NOVID is the first major anonymous contact tracing app to use ultrasound technology to accurately gauge the distance between people. Many of the current apps use only Bluetooth radio waves to measure the signal strength between devices.

Bluetooth signal strength alone is insufficient for calculating distances. It is limited not only by the level of signal strength that different types of phones emit, but also by the variability imposed by whether the phone is in a pocket or purse, or blocked by a human body. By relying on signal strength, Bluetooth-based apps can only hope to calibrate distances through later analysis, and even that is still an unsolved problem.

Instead, NOVID augments Bluetooth with ultrasound, soundwaves with frequencies just outside the range of human hearing, which modern mobile phones can emit and record.

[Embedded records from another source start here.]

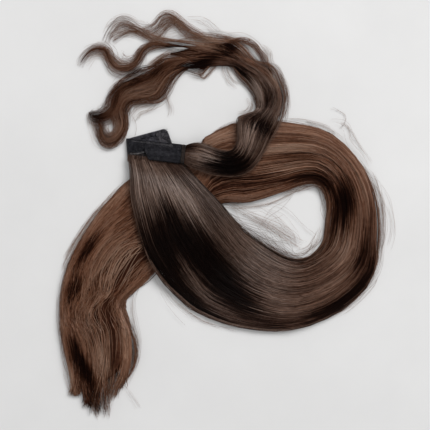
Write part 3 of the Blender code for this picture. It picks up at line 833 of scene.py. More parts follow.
def faced_piece(name, bm, finish):
    """A piece from faces, which are all turned the same way out."""
    bmesh.ops.recalc_face_normals(bm, faces=bm.faces)
    mesh = bpy.data.meshes.new(name)
    bm.to_mesh(mesh)
    bm.free()
    mesh.materials.append(finish)
    return new_piece(name, mesh)


def hair_piece(name, strands, finish):
    """Closed strands, each with a band of the piece's own map."""
    width, frizz, grain = STRAND_LOOKS[name]
    counts = [len(strand.points) for strand in strands]
    points = np.concatenate([strand.points for strand in strands])
    starts = np.cumsum([0, *counts[:-1]])
    edges = np.concatenate([
        np.stack([np.arange(start, start + count - 1), np.arange(start + 1, start + count)], axis=1)
        for start, count in zip(starts, counts)
    ])
    mesh = bpy.data.meshes.new(name)
    mesh.vertices.add(len(points))
    mesh.vertices.foreach_set("co", points.astype(np.float32).ravel())
    mesh.edges.add(len(edges))
    mesh.edges.foreach_set("vertices", edges.astype(np.int32).ravel())
    columns = {
        "girth": np.concatenate([strand.girth for strand in strands]),
        "tone": np.concatenate([strand.tone for strand in strands]),
        "warmth": np.concatenate([strand.warmth for strand in strands]),
        "along": np.concatenate([np.linspace(0.002, 0.998, count) for count in counts]),
        "rank": np.concatenate([np.full(count, (k + 0.05) / len(counts)) for k, count in enumerate(counts)]),
    }
    for column, values in columns.items():
        attribute = mesh.attributes.new(column, "FLOAT", "POINT")
        attribute.data.foreach_set("value", values.astype(np.float32))
    piece = new_piece(name, mesh)
    modifier = piece.modifiers.new("strands", "NODES")
    modifier.node_group = STRAND_TREE
    set_inputs(modifier, {
        "Strand width": width,
        "Frizz reach": frizz,
        "Frizz grain": grain,
        "Strand band": 1 / len(counts),
        "Finish": finish,
    })
    plain_mesh(piece)
    for column in ("girth", "along", "rank"):
        piece.data.attributes.remove(piece.data.attributes[column])
    return piece


def girths(count, root, tip, narrowing=0.09):
    """Full width along a strand, which narrows over its last part."""
    t = np.linspace(0, 1, count)
    return np.interp(t, (0, 0.03, 1 - narrowing, 1), (root, 1, 1, tip))


def shifted(values, steps):
    """A row of values moved along the strand, so that patches end in uneven fingers."""
    places = np.arange(len(values))
    return np.interp(places + steps, places, values)


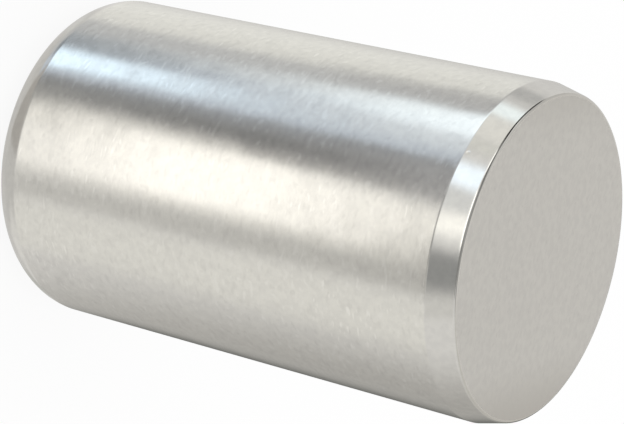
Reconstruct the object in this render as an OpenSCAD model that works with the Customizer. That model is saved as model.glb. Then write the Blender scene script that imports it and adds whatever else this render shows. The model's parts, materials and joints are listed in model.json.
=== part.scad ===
// Ground steel dowel pin: the head end has a straight chamfered lead, the tail
// end is rounded over. All sizes are in millimetres. The pin stands on its tail
// end: the origin is the centre of that face, and +Z runs up to the head end.

/* [Shank] */
// Diameter of the ground shank, the size that fits the reamed hole
shank_d = 9.53; // [5:0.01:40]
// Length of the whole pin, from end face to end face
pin_l = 15.875; // [6:0.125:100]

/* [Head end] */
// Length of the head chamfer, along the pin
head_chamfer_l = 0.8; // [0.4:0.05:1.6]
// How far the head chamfer falls in from the shank, on the radius
head_chamfer_drop = 0.2; // [0.1:0.02:0.6]
// Radius of the broken edge between the head chamfer and the head face
head_edge_r = 0.1; // [0.02:0.01:0.15]

/* [Tail end] */
// Radius of the round between the tail face and the shank
tail_round_r = 1.25; // [0.5:0.05:2]
// How much of that round the grinding of the shank takes off, on the radius
grinding_cut = 0.004; // [0.002:0.001:0.05]

/* [Hidden] */
$fn = 128;

steel = [0.73, 0.72, 0.69];
shank_r = shank_d / 2;

// The pin is turned a little over size, and then its shank is ground
blank_r = shank_r + grinding_cut;
tail_face_r = blank_r - tail_round_r;

// The chamfer's own line runs on past the shank, out to the blank's radius
head_slope = atan2(head_chamfer_drop, head_chamfer_l);
blank_chamfer_l = head_chamfer_l + grinding_cut / tan(head_slope);

// The head face ends where its broken edge begins
head_face_r = shank_r - head_chamfer_drop - head_edge_r / tan((90 + head_slope) / 2);

// How far inside the round of the broken edge the chamfer's line ends, so that
// line and round always cross
overlap = 0.0001;
edge_reach = head_edge_r - overlap;

// Half of the turned blank's section on one side of its axis, as [radius, height]
module turned_section() {
    polygon([
        [0, 0],
        [tail_face_r, 0],
        [blank_r, tail_round_r],
        [blank_r, pin_l - blank_chamfer_l],
        [head_face_r + edge_reach * cos(head_slope),
         pin_l - head_edge_r + edge_reach * sin(head_slope)],
        [head_face_r, pin_l],
        [0, pin_l]
    ]);
    translate([tail_face_r, tail_round_r]) circle(r = tail_round_r);
    translate([head_face_r, pin_l - head_edge_r]) circle(r = head_edge_r);
}

// The same section after grinding, which leaves a true shank
module ground_section() {
    intersection() {
        turned_section();
        square([shank_r, pin_l]);
    }
}

module dowel_pin() {
    color(steel) rotate_extrude() ground_section();
}

dowel_pin();
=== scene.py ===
import json
import math

import bpy
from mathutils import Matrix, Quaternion, Vector


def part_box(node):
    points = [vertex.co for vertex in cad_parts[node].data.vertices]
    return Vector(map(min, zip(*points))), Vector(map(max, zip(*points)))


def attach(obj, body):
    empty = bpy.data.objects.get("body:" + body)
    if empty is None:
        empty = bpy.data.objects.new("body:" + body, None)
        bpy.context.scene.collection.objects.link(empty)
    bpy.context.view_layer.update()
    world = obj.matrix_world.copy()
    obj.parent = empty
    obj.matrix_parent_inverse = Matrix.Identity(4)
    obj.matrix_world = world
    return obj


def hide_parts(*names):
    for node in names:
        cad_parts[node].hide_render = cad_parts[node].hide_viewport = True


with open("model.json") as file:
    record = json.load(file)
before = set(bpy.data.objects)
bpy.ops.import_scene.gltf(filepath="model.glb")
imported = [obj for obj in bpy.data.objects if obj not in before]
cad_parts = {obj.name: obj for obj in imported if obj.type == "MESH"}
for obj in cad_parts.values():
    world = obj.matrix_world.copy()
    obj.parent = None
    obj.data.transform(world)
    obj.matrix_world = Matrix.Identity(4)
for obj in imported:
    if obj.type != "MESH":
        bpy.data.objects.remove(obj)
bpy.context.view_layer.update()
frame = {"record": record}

# ---------------------------------------------------------------------------
# Dowel pin. One solid pin, turned from hard steel bar with a chamfered lead at
# the head and a round at the tail. The shank is ground to size last, which
# leaves a slight edge where the tail's round meets it.
# ---------------------------------------------------------------------------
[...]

The principle is the same as telling how far away a thunderstorm is by counting the seconds between a lightning strike and a thunderclap. Knowing that sound travels at approximately 343 meters per second, if you can measure the time it takes to transmit and receive an ultrasonic signal within several milliseconds of accuracy, you can use this measurement to determine distance within an accuracy of several feet. Because today’s mobile phones have this capability, Loh leveraged this to allow NOVID to measure distances at the ranges most relevant to contact tracing.

At these close ranges, ultrasonic signals can also be detected through bags and pockets, and can go around obstacles by reflecting off ceilings without significantly affecting distance measurement.


A walkthrough of the NOVID app.

Drawing on his expertise in network theory and algorithms, Loh designed and implemented efficient graph-theoretic algorithms to ensure NOVID’s servers could handle millions of users if they suddenly signed up.

In addition to being able to technologically support users, Loh knew he needed to design an app people would want to use. To do this, he reached out through his network, seeking talent that was deeply committed to fighting the COVID-19 pandemic.

The first to answer the call was senior Dean Dijour. Dijour worked closely with sophomore Bennett Huffman, both Carnegie Mellon students majoring in human-computer interaction and information systems, to develop the app’s user-centered interface. Like a Fitbit allows users to track their fitness goals, NOVID allows users to follow their social interactions and see how well they are playing their part to stop the spread.

“The opportunity to use my skills to fight COVID-19 and return to normalcy is something I couldn't pass up,” Dijour said.

Dijour and Huffman extensively (and virtually) tested dozens of app mockups with people of all ages before working together with a team, including many CMU alumni and students, to engineer the app for Android and iOS.

"I had an idea of how to help the world return to normalcy."

The team has been working full force for a month to bring their idea to fruition. Dijour said working with the team was an invaluable experience.

“We've all benefited in some way from CMU's strong support of research, innovation and interdisciplinary collaboration,” he said.

With this unique approach, Loh was able to bring a polished product to the forefront of the technological response to the pandemic by combining the force of the CMU community and his social enterprise Expii to support the app’s development.

The next step is to test the app in the real-world setting.

If the app proves effective, it could help employers as they consider new ways to keep their communities safe when returning to normal activities. Carnegie Mellon is considering how it might use the app in its plans to re-engage research on campus.

“As we consider options for return to work, we know that technologies like NOVID will play a key role in keeping our community safe and preventing a rebound outbreak,” said J. Michael McQuade, vice president for research at CMU.

NOVID is currently available in beta version for Android devices at novid.org.